◆ Collected data
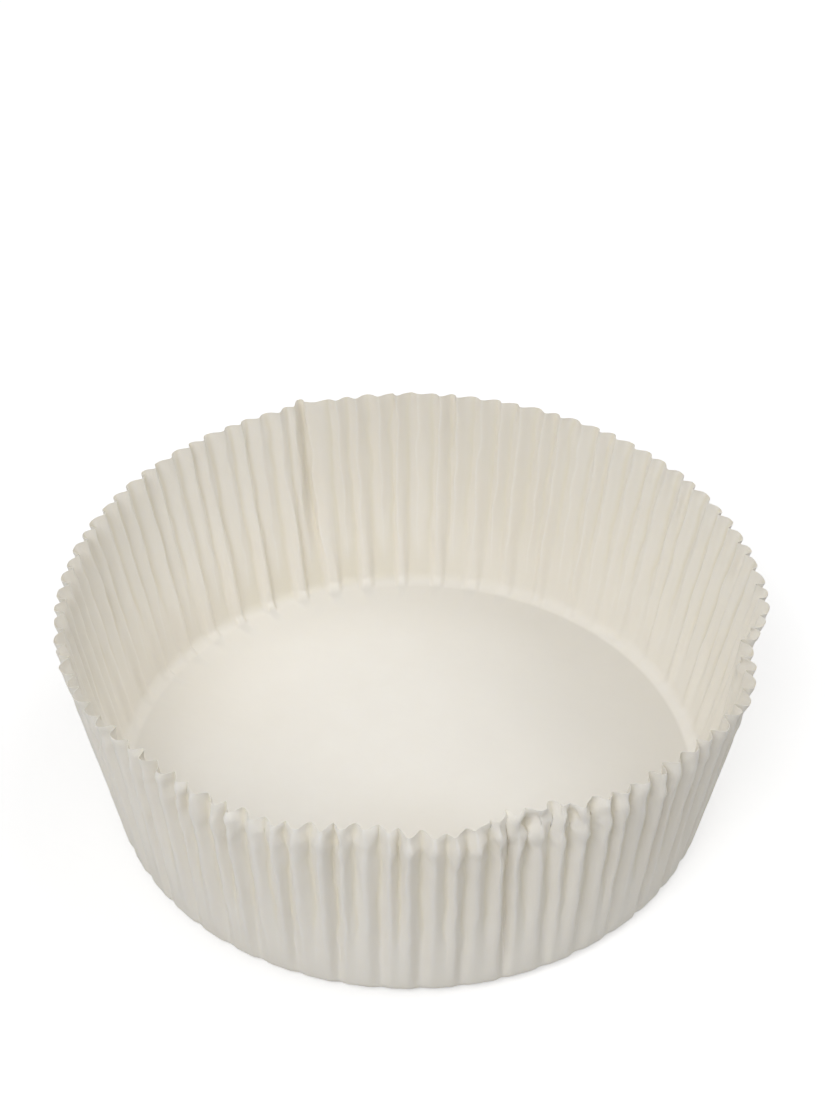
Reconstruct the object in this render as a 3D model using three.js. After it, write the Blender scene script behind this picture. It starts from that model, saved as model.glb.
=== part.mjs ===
// A fluted greaseproof paper liner for a round cake tin, pressed in one piece from a round blank.
// Lengths are in millimetres and angles in degrees. +Z is up, and the liner stands on its floor
// with its mouth open. The origin is the middle of the floor's underside, and the rim is pushed in
// most at the front, on the -Y side.

import * as THREE from 'three';
import { ParametricGeometry } from 'three/addons/geometries/ParametricGeometry.js';

// Driving sizes of the paper, along its middle surface.
const FLOOR_RADIUS = 95;
const CORNER_RADIUS = 5;
const WALL_LENGTH = 71;
const WALL_LEAN = 12.7;
const PAPER_THICKNESS = 0.1;

// Flutes: how many go round, and how uneven they lie. Fullness is how much of the depth that the
// paper allows they take: more where the rim is pushed in, and less on the far side.
const FLUTE_COUNT = 96;
const FLUTE_FULLNESS = 0.74;
const FULLNESS_SWING = 0.26;
const FLUTE_WANDER = 0.3;
const WANDER_WAVES = 37;
const DEPTH_SPREAD = 0.14;
const DEPTH_WAVES = 23;

// At the rim the ridges are fuller than the folds by this power, from so far towards the front on.
const BEND_POWER = 2.2;
const FULL_FROM = 0.3;

// Flutes go in pairs: a high ridge, a long fold, a low ridge and a short fold. These are their
// levels on the flute's wave, at the rim and at the wall's foot, where the short fold opens out flat.
const PAIR_AT_RIM = [1, -1, 0.75, -0.85];
const PAIR_AT_FOOT = [0.9, -3, 0.6, 0.4];
const PAIR_HEIGHT = 42;

// Places where handling has pushed the rim in: the way it faces, how far it spreads, and its depth.
const FRONT = 270;
const DENTS = [
  { facing: 265, spread: 42, depth: 8.5 },
  { facing: 222, spread: 11, depth: 3 },
  { facing: 263, spread: 7, depth: 5 },
  { facing: 290, spread: 7, depth: 7.5 },
  { facing: 315, spread: 14, depth: 3.5 },
  { facing: 350, spread: 4.5, depth: 6 },
  { facing: 182, spread: 25, depth: 1 },
];

const PAPER_COLOUR = 0xe8e2d6;
const PAPER_ROUGHNESS = 0.85;

// Steps of the mesh. A flute has a ridge, a shoulder, a fold and a shoulder, at these shares of it.
const STEPS_OF_FLUTE = [0, 0.22, 0.5, 0.78];
const CORNER_STEPS = 2;
const WALL_STEPS = 4;
const LAST_ROW = 1 + CORNER_STEPS + WALL_STEPS;
const STEPS_ROUND = FLUTE_COUNT * STEPS_OF_FLUTE.length;

const { clamp, degToRad, euclideanModulo, lerp, smoothstep } = THREE.MathUtils;

// How far the rim is pushed in at an angle about the axis.
function dentDepth(angle) {
  return DENTS.reduce((sum, { facing, spread, depth }) => {
    const away = euclideanModulo(angle - facing + 180, 360) - 180;
    return sum + depth * Math.exp(-0.5 * (away / spread) ** 2);
  }, 0);
}

// The wall's lean from upright, in radians: a dent stands the wall up without shortening it.
function wallLean(angle) {
  return Math.asin(Math.sin(degToRad(WALL_LEAN)) - dentDepth(angle) / WALL_LENGTH);
}

// Middle of the paper without its flutes. Row 0 is the centre, row 1 the floor's edge, and the
// rows after it climb the corner and the wall to the rim. "paper" is the way walked from the centre.
function section(row, lean) {
  const floor = FLOOR_RADIUS * Math.min(row, 1);
  const turn = (Math.PI / 2 - lean) * clamp((row - 1) / CORNER_STEPS, 0, 1);
  const climb = WALL_LENGTH * clamp((row - 1 - CORNER_STEPS) / WALL_STEPS, 0, 1);
  return {
    paper: floor + CORNER_RADIUS * turn + climb,
    radius: floor + CORNER_RADIUS * Math.sin(turn) + climb * Math.cos(turn),
    height: CORNER_RADIUS * (1 - Math.cos(turn)) + climb * Math.sin(turn),
    turn,
    climb,
  };
}

// How far a bearing lies towards the side that is pushed in most, from -1 to 1.
function frontness(angle) {
  return Math.cos(degToRad(angle - FRONT));
}

// Half the depth of a flute, from the paper that a smaller circle leaves over in each half flute.
function halfDepth({ paper, radius }, angle) {
  const spare = Math.sqrt(Math.max(paper ** 2 - radius ** 2, 0));
  const fullness = FLUTE_FULLNESS + FULLNESS_SWING * frontness(angle);
  const uneven = 1 + DEPTH_SPREAD * Math.sin(DEPTH_WAVES * degToRad(angle));
  return (0.5 * fullness * uneven * Math.PI * spare) / FLUTE_COUNT;
}

// Level of the flute's wave. Towards the rim the ridges grow fuller and the folds narrower, except
// on the far side.
function fluteWave(flute, share, climb, angle) {
  const towardFold = 1 - Math.abs(2 * share - 1);
  const paired = smoothstep(climb, 0, PAIR_HEIGHT);
  const full = smoothstep(climb, PAIR_HEIGHT, WALL_LENGTH) * smoothstep(frontness(angle), -1, FULL_FROM);
  const eased = smoothstep(towardFold ** lerp(1, BEND_POWER, full), 0, 1);
  const level = (bend) => {
    const place = bend % PAIR_AT_RIM.length;
    return lerp(PAIR_AT_FOOT[place], PAIR_AT_RIM[place], paired);
  };
  const fold = 2 * flute + 1;
  const ridge = share < 0.5 ? fold - 1 : fold + 1;
  return lerp(level(ridge), level(fold), eased);
}

// Middle surface of the fluted paper at a step round it and a row up it.
function sheetPoint(step, row) {
  const wrapped = euclideanModulo(step, STEPS_ROUND);
  const flute = Math.floor(wrapped / STEPS_OF_FLUTE.length);
  const share = STEPS_OF_FLUTE[wrapped % STEPS_OF_FLUTE.length];
  const even = (360 * (flute + share)) / FLUTE_COUNT;
  const angle = even + FLUTE_WANDER * Math.sin(WANDER_WAVES * degToRad(even));
  const mean = section(row, wallLean(angle));
  const out = halfDepth(mean, angle) * fluteWave(flute, share, mean.climb, angle);
  const radius = mean.radius + out * Math.sin(mean.turn);
  const height = PAPER_THICKNESS / 2 + mean.height - out * Math.cos(mean.turn);
  const heading = degToRad(angle);
  return new THREE.Vector3(radius * Math.cos(heading), radius * Math.sin(heading), height);
}

// Outward direction across the paper. At the centre and on the floor it points straight down.
function outward(step, row) {
  if (row <= 1) {
    return new THREE.Vector3(0, 0, -1);
  }
  const round = sheetPoint(step + 1, row).sub(sheetPoint(step - 1, row));
  const up = sheetPoint(step, Math.min(row + 1, LAST_ROW)).sub(sheetPoint(step, row - 1));
  return round.cross(up).normalize();
}

// The closed skin of the paper: out along the underside, over the rim, and back along the top.
function skinPoint(u, v, target) {
  const step = Math.round(u * STEPS_ROUND) % STEPS_ROUND;
  const place = Math.round(v * (2 * LAST_ROW + 1));
  const inside = place > LAST_ROW;
  const row = inside ? 2 * LAST_ROW + 1 - place : place;
  const across = (inside ? -0.5 : 0.5) * PAPER_THICKNESS;
  target.copy(sheetPoint(step, row)).addScaledVector(outward(step, row), across);
}

// Splits the quads of the inner skin along the same diagonals as the outer skin's, so that the two
// stay the paper's thickness apart where a quad is twisted.
function shareDiagonals(geometry) {
  const corners = geometry.index.array;
  const outerQuads = (LAST_ROW + 1) * STEPS_ROUND;
  for (let at = 6 * outerQuads; at < corners.length; at += 6) {
    const [a, b, d, , c] = corners.slice(at, at + 6);
    corners.set([a, b, c, a, c, d], at);
  }
  return geometry;
}

const paper = new THREE.MeshStandardMaterial({
  color: PAPER_COLOUR,
  roughness: PAPER_ROUGHNESS,
  metalness: 0,
});

const skin = shareDiagonals(new ParametricGeometry(skinPoint, STEPS_ROUND, 2 * LAST_ROW + 1));
const liner = new THREE.Mesh(skin, paper);
liner.name = 'liner';

const cakeTinLiner = new THREE.Group();
cakeTinLiner.add(liner);

export default cakeTinLiner;
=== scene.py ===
"""Scene of a fluted greaseproof paper liner for a round cake tin.

The liner is one round sheet of paper, pressed into a flat floor, a rounded corner and a fluted wall.
It is cut here as a flat disc, folded point by point, creased and crumpled where hands have held it,
and then given its thickness. Lengths are in metres, angles are in degrees unless a name says
radians, and +Z is up.
"""

from __future__ import annotations

import logging
import math
from dataclasses import dataclass
from enum import Enum
from itertools import pairwise

import bmesh
import bpy
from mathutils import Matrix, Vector, noise


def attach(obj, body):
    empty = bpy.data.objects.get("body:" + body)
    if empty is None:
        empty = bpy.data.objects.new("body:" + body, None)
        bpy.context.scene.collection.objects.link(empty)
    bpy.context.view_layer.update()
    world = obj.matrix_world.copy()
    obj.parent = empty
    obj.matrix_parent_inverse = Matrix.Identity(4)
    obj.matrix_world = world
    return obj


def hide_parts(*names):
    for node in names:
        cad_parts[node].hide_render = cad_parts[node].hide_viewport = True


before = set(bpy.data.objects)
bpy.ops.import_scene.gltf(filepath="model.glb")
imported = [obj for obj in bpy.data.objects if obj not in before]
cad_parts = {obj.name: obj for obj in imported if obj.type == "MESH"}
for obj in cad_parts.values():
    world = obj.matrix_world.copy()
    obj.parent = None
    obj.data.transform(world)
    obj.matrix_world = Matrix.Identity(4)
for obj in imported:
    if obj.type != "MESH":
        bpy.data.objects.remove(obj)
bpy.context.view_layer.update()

LOG = logging.getLogger("liner_scene")
MILLIMETRE = 0.001

# Crinkles of the paper: how long one is, and how deep.
CRINKLE_LENGTH = 0.006
CRINKLE_DEPTH = 0.00012
FINE_CRINKLE_LENGTH = 0.0025
FINE_CRINKLE_DEPTH = 0.00005
CRUMPLE_LENGTH = 0.0045

# Where in the noise each kind is read, so that no two follow one another, and how far apart the
# wavering of neighbouring bends lies in it.
FINE_CRINKLE_SHIFT = Vector((7.1, 3.3, 1.7))
CRUMPLE_SHIFT = Vector((2.9, 8.3, 5.1))
WAVER_STEP = 3.7
WAVER_SLICE = 0.5


def smooth_ramp(value: float, low: float, high: float) -> float:
    """Rise smoothly from 0 at low to 1 at high.

    Args:
        value: Where to read the ramp.
        low: Where the ramp starts.
        high: Where the ramp ends.

    Returns:
        The ramp's height, from 0 to 1.
    """
    share = min(max((value - low) / (high - low), 0.0), 1.0)
    return share * share * (3.0 - 2.0 * share)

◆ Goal
Start with the line that holds "const paper = new" and finish with the line that holds "if empty is". Transcribe each line in between exactly, and those two as well.

◆ Response to this task
const paper = new THREE.MeshStandardMaterial({
  color: PAPER_COLOUR,
  roughness: PAPER_ROUGHNESS,
  metalness: 0,
});

const skin = shareDiagonals(new ParametricGeometry(skinPoint, STEPS_ROUND, 2 * LAST_ROW + 1));
const liner = new THREE.Mesh(skin, paper);
liner.name = 'liner';

const cakeTinLiner = new THREE.Group();
cakeTinLiner.add(liner);

export default cakeTinLiner;
=== scene.py ===
"""Scene of a fluted greaseproof paper liner for a round cake tin.

The liner is one round sheet of paper, pressed into a flat floor, a rounded corner and a fluted wall.
It is cut here as a flat disc, folded point by point, creased and crumpled where hands have held it,
and then given its thickness. Lengths are in metres, angles are in degrees unless a name says
radians, and +Z is up.
"""

from __future__ import annotations

import logging
import math
from dataclasses import dataclass
from enum import Enum
from itertools import pairwise

import bmesh
import bpy
from mathutils import Matrix, Vector, noise


def attach(obj, body):
    empty = bpy.data.objects.get("body:" + body)
    if empty is None:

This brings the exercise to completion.